Journalist Regina Hackett, in a 1997 issue of the Seattle Post-Intelligencer, describes the Leonardo da Vinci manuscript known as the Codex Leicester, its travels through time, how Bill Gates acquired it, and where and how it has been exhibited since Gates bought it. She provides quotations in translation from the manuscript, a paraphrased translation of material discussed in the manuscript, and a quotation by Gates about da Vinci and the manuscript. Links lead to the Seattle Art Museum 1998 exhibit Leonardo Lives, plus Leonardo's Lab, Life and Legacy, Resources, and excerpts from the Codex.

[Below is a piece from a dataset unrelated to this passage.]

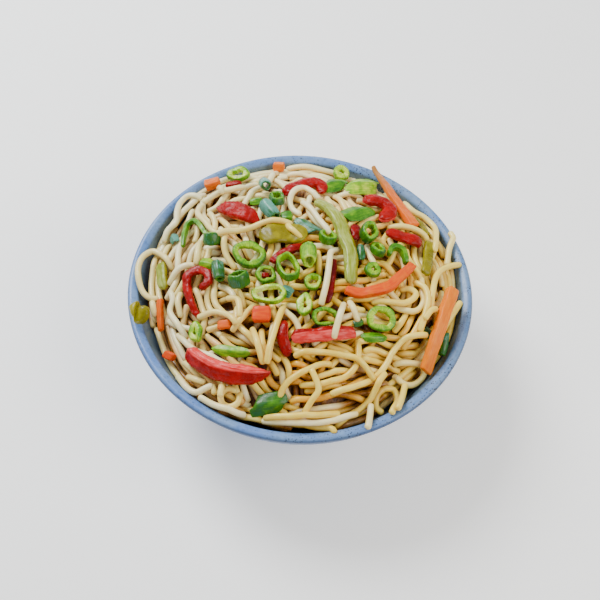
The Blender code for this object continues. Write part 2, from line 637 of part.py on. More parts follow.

Leonardo da Vinci at Inventors Workshop

http://www.mos.org/sln/Leonardo/InventorsWorkshop.html

Paragraph four of this site provides a succinct, clear description of da Vinci's "unique attitude about machines" (actually basic aspects of inventing and inventors). Paragraph one reveals his first involvement with machines. Paragraph five reveals what he was the first to write. Paragraph six reveals how his ideas are still of use five hundred years after they were put on paper. Note also links to Visions of the Future, Elements of Machines, and Leonardo's Mysterious Machinery.

Medieval Technology Pages

http://scholar.chem.nyu.edu/technology.html

Access to information on technology that existed, and was known, between 500 a.d. and 1500 a.d., is by clicking links to a timeline, a subject index, or references.